Ranger's last bout of dominance came under former manager Walter Smith, before the financial troubles that have plagued the club ever since saw them put in administration, and subsequently demoted to the fourth division of Scottish football.

Since their relegation, Celtic have stood largely unchallenged as the dominant team in Scottish football, however this season they have found sterner opposition in the likes of Aberdeen, Inverness and Dundee than in previous seasons.

Similarly, Rangers have endured a tough campaign in the Scottish Championship, having gained successive promotions fairly comfortably in the last two years.

They are currently 13 points behind Championship leaders Hearts, who were relegated from the SPL last season, and the ongoing issues surrounding the ownership of the club have seen manager and former assistant to Walter Smith Ally McCoist step down from his duties.

This week Newcastle owner Mike Ashley laoned the club £10m through his company Sports Direct to help with the running of the club, further securing his position in the boardroom.

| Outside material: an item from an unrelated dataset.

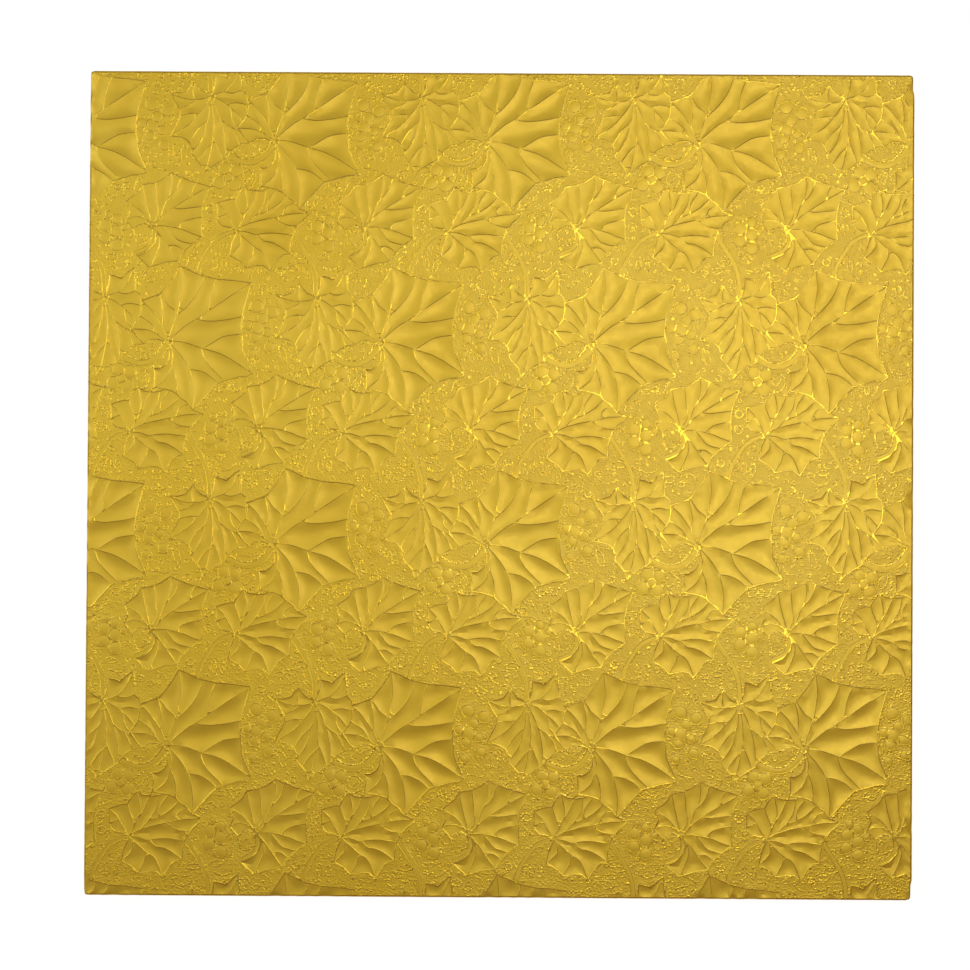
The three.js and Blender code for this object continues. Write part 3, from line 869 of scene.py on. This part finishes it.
def white_floor():
    """Matt white with a faint glow for light that bounces, and nearly pure white where it is seen."""
    material, tree = blank("white_table")
    ray = node(tree, "ShaderNodeLightPath").outputs
    seen = node(tree, "ShaderNodeMath", {"operation": "ADD"},
                {0: ray["Is Camera Ray"], 1: ray["Is Glossy Ray"]})
    seen = node(tree, "ShaderNodeMath", {"operation": "ADD", "use_clamp": True},
                {0: seen.outputs[0], 1: ray["Is Transmission Ray"]}).outputs[0]
    matt = node(tree, "ShaderNodeBsdfDiffuse", {"Color": linear("#f4f4f4")})
    under_light = node(tree, "ShaderNodeEmission", {"Color": (1, 1, 1, 1), "Strength": 0.38})
    bouncing = node(tree, "ShaderNodeAddShader", {}, {0: matt.outputs[0], 1: under_light.outputs[0]})
    # The seen part keeps a little diffuse, so that the board's shadow still shows on it.
    faint = node(tree, "ShaderNodeBsdfDiffuse", {"Color": linear("#666666")})
    glow = node(tree, "ShaderNodeEmission", {"Color": (1, 1, 1, 1), "Strength": 0.95})
    bright = node(tree, "ShaderNodeAddShader", {}, {0: faint.outputs[0], 1: glow.outputs[0]})
    top = node(tree, "ShaderNodeMixShader", {}, {0: seen, 1: bouncing.outputs[0], 2: bright.outputs[0]})
    from_below = node(tree, "ShaderNodeNewGeometry").outputs["Backfacing"]
    clear = node(tree, "ShaderNodeBsdfTransparent")
    table = node(tree, "ShaderNodeMixShader", {}, {0: from_below, 1: top.outputs[0], 2: clear.outputs[0]})
    node(tree, "ShaderNodeOutputMaterial", links={"Surface": table.outputs[0]})
    return material


floor_mesh.materials.append(white_floor())

# The light
# A soft room, pale towards the upper left and warm and dim towards the lower right, with three soft lamps:
# a large one at the left, a weak one at the upper right, and one near the camera for the foil's bright zone.
bright_side = (-0.48, 0.38, 0.64)
room_colours = ("#9c5518", "#c9c9c9")
world = bpy.data.worlds.new("room")
bpy.context.scene.world = world
world.use_nodes = True
room = world.node_tree
room.nodes.clear()
room_way = node(room, "ShaderNodeTexCoord").outputs["Generated"]
room_tilt = node(room, "ShaderNodeVectorMath", {"operation": "DOT_PRODUCT", 1: bright_side},
                 {0: room_way}).outputs["Value"]
room_share = node(room, "ShaderNodeMapRange", {"From Min": 0.075, "From Max": 0.95, "To Min": 0.3},
                  {"Value": room_tilt}).outputs[0]
room_colour = node(room, "ShaderNodeMix",
                   {"data_type": "RGBA", "A": linear(room_colours[0]), "B": linear(room_colours[1])},
                   {"Factor": room_share}).outputs[2]
room_air = node(room, "ShaderNodeBackground", {"Strength": 0.65}, {"Color": room_colour})
node(room, "ShaderNodeOutputWorld", links={"Surface": room_air.outputs[0]})


def lamp(name, place, size, power):
    """A square soft lamp that points at the board's middle: metres and watts."""
    light = bpy.data.lights.new(name, "AREA")
    light.shape = "SQUARE"
    light.size = size
    light.energy = power
    obj = bpy.data.objects.new(name, light)
    obj.location = place
    obj.rotation_euler = (-Vector(place)).to_track_quat("-Z", "Y").to_euler()
    bpy.context.collection.objects.link(obj)


lamp("window_lamp", place=(-0.78, 0.22, 1.25), size=0.7, power=2.6)
lamp("ceiling_lamp", place=(0.55, 0.50, 1.2), size=0.8, power=0.9)
lamp("overhead_lamp", place=(0.20, 0.10, 1.3), size=0.5, power=2.1)

# The camera
# Straight above the board, turned a little, as the photo was taken. Its lens fills the square frame with
# the board from 0.7 m.
camera_place = (-2.1, -10.0, 710.4)
camera_turn = (0.796, 0.183, 0.352)
camera_data = bpy.data.cameras.new("camera")
camera_data.lens = 85.0
camera_data.sensor_width = 36.0
camera = bpy.data.objects.new("camera", camera_data)
camera.location = tuple(c * MM for c in camera_place)
camera.rotation_euler = tuple(math.radians(a) for a in camera_turn)
bpy.context.collection.objects.link(camera)
bpy.context.scene.camera = camera
bpy.context.scene.view_settings.view_transform = "Standard"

The loan has been secured against the club's Murray Park training facilities, although the club's Ibrox Stadium was not included in the deal.

The SFA has subsequently informed both Ashley and the club that they will face hearings in March to determine whether Ashley's stake in the club, which currently stands at just under 9%, breaches the association's dual interest rules, which are related to a person having an owning stake in two clubs at once.

With fans wary of investment from Ashley, as well as other potential suitors to the club, the chance to get one over on their rivals, and against significant odds, would go some way to making the Ibrox faithful feel like their club was edging closer to reclaiming it's rightful place in Scottish football.